Все ж не только повторяется, но и изменяется тоже. Вследствие изменчивости развивается глухота на старое.
Но если прочистить уши… Если ввести в курс прошлого… Смерть отступит. Будет возрождение.
Но Лотман, даже когда пускается в операцию прочистки ушей, умудряется увильнуть в сторону от открытия художественного смысла (С. 237):
«Якобий» и «Лонгинов» выполняют в державинском тексте роль антонимов. Однако для современного читателя, который не знает ни об иркутском генерал–губернаторе И. В. Якоби, обвиненном в попытке вызвать военное столкновение с Китаем, ни о петербургском купце И. В. Лонгинове, ни о страстях и интригах, кипевших вокруг их процессов… эти имена лишены собственного, вне текста стихотворения лежащего значения. Державинское отождествление «Якобия» с «гонимым праведником», а «Лонгинова» с «торжествующим злом» ни с чем не совпадает и ничему не противостоит в сознании читателя (напомним, что совпадение — частный случай конфликта). Поэтическое напряжение, которое существовало в этом месте текста, утрачено».

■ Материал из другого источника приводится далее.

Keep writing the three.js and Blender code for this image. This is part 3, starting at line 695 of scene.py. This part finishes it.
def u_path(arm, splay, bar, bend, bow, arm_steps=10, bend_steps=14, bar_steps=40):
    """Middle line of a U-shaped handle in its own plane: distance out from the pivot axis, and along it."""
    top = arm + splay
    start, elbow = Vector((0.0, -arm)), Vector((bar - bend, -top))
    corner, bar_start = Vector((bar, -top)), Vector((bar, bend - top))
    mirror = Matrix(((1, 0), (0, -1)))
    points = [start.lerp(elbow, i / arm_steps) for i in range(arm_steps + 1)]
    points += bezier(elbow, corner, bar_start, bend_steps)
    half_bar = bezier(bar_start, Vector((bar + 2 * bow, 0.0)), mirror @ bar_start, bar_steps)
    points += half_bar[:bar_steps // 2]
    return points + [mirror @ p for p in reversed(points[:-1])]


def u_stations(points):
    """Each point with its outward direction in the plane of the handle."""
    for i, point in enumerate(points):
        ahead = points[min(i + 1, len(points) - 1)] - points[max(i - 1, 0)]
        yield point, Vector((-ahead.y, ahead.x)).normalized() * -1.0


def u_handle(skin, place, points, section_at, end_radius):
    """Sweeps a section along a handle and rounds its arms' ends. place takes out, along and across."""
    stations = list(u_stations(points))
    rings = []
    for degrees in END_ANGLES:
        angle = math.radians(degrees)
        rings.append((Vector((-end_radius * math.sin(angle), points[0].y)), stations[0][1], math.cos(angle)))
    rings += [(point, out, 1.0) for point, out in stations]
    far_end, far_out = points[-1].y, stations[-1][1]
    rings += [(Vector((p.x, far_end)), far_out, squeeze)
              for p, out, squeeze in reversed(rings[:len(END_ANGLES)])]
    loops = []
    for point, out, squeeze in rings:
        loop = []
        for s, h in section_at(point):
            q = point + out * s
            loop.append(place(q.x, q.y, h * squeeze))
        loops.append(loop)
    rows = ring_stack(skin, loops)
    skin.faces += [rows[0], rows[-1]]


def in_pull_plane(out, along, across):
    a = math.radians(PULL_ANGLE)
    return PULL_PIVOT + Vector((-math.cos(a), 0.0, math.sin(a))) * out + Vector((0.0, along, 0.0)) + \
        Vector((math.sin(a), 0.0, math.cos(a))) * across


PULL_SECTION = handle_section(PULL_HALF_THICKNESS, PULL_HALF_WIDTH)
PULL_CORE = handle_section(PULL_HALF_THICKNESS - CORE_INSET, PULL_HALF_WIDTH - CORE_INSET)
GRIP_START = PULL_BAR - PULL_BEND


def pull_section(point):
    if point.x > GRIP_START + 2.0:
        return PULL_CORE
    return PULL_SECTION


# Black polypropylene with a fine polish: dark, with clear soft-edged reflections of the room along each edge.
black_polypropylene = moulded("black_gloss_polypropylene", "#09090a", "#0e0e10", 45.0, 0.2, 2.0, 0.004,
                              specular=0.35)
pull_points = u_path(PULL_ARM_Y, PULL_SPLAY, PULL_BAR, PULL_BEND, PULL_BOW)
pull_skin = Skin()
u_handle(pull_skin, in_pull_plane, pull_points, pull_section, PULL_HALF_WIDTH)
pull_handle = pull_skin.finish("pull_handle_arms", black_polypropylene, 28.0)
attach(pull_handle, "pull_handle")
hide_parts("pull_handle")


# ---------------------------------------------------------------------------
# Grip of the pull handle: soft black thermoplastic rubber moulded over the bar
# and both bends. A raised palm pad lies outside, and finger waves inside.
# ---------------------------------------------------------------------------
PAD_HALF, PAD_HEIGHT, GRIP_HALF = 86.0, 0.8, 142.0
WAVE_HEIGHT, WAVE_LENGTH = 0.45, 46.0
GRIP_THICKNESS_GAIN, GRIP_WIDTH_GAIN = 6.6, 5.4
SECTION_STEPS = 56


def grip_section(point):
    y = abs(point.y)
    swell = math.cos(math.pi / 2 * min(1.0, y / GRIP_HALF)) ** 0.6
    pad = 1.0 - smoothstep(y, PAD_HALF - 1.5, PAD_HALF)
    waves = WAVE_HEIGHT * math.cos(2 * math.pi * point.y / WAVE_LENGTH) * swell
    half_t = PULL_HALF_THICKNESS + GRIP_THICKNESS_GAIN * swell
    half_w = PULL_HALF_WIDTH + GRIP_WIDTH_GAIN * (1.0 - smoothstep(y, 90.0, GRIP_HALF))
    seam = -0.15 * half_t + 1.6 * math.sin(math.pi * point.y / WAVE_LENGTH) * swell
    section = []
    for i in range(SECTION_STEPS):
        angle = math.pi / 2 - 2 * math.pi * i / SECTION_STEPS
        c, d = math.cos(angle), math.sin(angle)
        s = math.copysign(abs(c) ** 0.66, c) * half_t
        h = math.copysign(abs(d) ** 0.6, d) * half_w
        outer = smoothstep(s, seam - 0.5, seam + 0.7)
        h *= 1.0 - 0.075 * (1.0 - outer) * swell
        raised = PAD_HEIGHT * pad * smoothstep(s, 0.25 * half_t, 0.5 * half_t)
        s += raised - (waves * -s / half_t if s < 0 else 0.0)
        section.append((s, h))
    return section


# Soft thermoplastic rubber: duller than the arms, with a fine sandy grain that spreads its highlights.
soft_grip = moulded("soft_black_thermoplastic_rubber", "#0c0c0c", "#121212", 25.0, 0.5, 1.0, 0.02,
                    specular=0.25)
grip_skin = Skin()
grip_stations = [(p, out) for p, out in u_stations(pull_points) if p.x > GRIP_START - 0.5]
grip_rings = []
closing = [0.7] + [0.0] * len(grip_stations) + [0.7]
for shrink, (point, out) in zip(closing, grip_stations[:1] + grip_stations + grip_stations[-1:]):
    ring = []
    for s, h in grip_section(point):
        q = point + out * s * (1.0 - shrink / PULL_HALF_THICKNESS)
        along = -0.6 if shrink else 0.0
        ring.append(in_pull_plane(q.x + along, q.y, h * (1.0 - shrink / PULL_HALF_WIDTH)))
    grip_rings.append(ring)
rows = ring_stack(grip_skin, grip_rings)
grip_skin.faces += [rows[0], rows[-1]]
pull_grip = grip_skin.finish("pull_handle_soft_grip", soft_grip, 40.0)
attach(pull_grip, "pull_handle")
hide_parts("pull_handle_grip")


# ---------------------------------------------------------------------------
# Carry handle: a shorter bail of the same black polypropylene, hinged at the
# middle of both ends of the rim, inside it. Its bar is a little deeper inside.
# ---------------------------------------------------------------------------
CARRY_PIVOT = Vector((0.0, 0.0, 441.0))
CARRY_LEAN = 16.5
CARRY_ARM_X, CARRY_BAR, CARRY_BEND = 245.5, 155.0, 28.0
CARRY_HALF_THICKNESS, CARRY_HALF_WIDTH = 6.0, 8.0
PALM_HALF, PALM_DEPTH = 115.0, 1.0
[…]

Так на то есть институт комментариев. И он бы нас навел на аналогии с «незаконной» квартирой Собчака и патриотизмом (за который все прощают) Наздратенко, выступившего против мелкой уступки Китаю в пограничном соглашении. Комментарий бы заставил сравнить бандитов, приведших к власти Екатерину II, с криминалитетом, распоясавшимся при Ельцине. Это теперь. А когда Лотман писал свою книгу, аналогии должны были б быть с брежневско–чурбановскими предпосылками нынешнего массового разврата, о чем говорили на кухнях лучшие люди страны. Напряжение державинского стиха было бы восстановлено. Но в чем его художественный смысл — напряжения?

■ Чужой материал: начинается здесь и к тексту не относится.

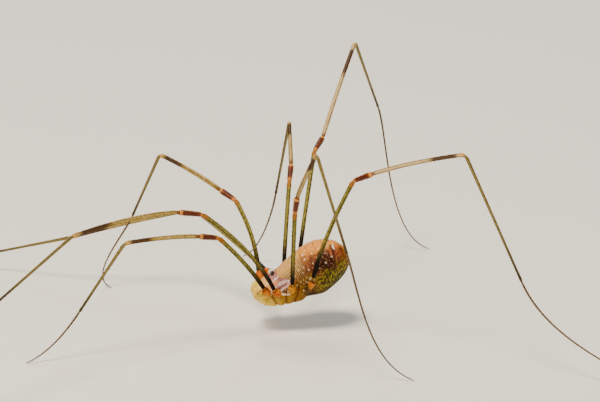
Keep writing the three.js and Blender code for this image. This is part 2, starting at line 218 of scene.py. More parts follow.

Может, вообще опасно было при тоталитаризме доходить до художественного смысла любого произведения (чтоб не натыкаться иногда на открытие идеологически запретного и не подвергать себя тогда унизительной самоцензуре)?
С. 234–235:
«В организации стиха можно проследить непрерывно действующую тенденцию к столкновению, конфликту, борьбе различных конструктивных принципов…
Думается, что, глядя на стихи с этой точки зрения, мы… неизбежно придем у выводу о том, что любое явление структуры художественного текста есть явление смысла…
Художественный эффект создается именно фактом борьбы. Полная победа той или иной тенденции, незыблемость значений, существовавших… до возникновения данного текста, и полное их разрушение, позволяющее безо всякого сопротивления создавать любые текстовые комбинации, в равной мере противопоказаны искусству…»
И дальше идет упоминавшийся пример с Державиным.
Казалось бы, все! Лотман «сдался» Выготскому с его борьбой противоречивых элементов, как признаком художественности.
Но нет. Он и тут выскользнул и переключил нас на «энергию стиха», отвлеченную от художественного смысла конкретного произведения.
Все–таки он враг толкователей.
И они, — изредка и втайне призываемые, а чаще затурканные и по сей день, — прозябают.
Ну а я оказался особенным даже среди редкостных ныне толкователей…
Ибо я считаю, что творцу художественный смысл в словах обычной речи не дан в принципе (от волнения хотя бы), поэтому он выражает его противоположностями. («Прозаизмы — поэтизмы», “«расподобление» языка — «уподобление» картине действительности», «явление — ожидание», «закономерность — ее разрушение» — Лотман дал десятки примеров противоположностей — и сознательных, и бессознательных). И творец выражается — нечего стесняться — сравнительно длинно, и избыточно (в каждом столкновении противоположностей произведения сквозит одна и та же, одна и та же идея целого), и можно даже по сохранившемуся всего лишь фрагменту реконструировать эту идею целого. И воздействует произведение на нас и непосредственно (как жизнь), и непринужденно (как выдумка, т. е. не как жизнь), и на наше сознание воздействует, и на наше подсознание. И мы всем своим существом соотносим свое сокровенное с идеалом автора, и тем самым человечество нас — каждого персонально — испытывает. Но только чаще всего лучше это получается с помощью интерпретатора, который в качестве сотворца выдаст вашему сознанию, — одному только сознанию! — кратко, словами обычной речи открывшийся ему художественный смысл вещи, созданной когда–то автором в силу вдохновения, то есть вырвавшегося проявления авторского идеала, который автор иначе — словами обычной речи — не мог выразить, как гениален он ни был.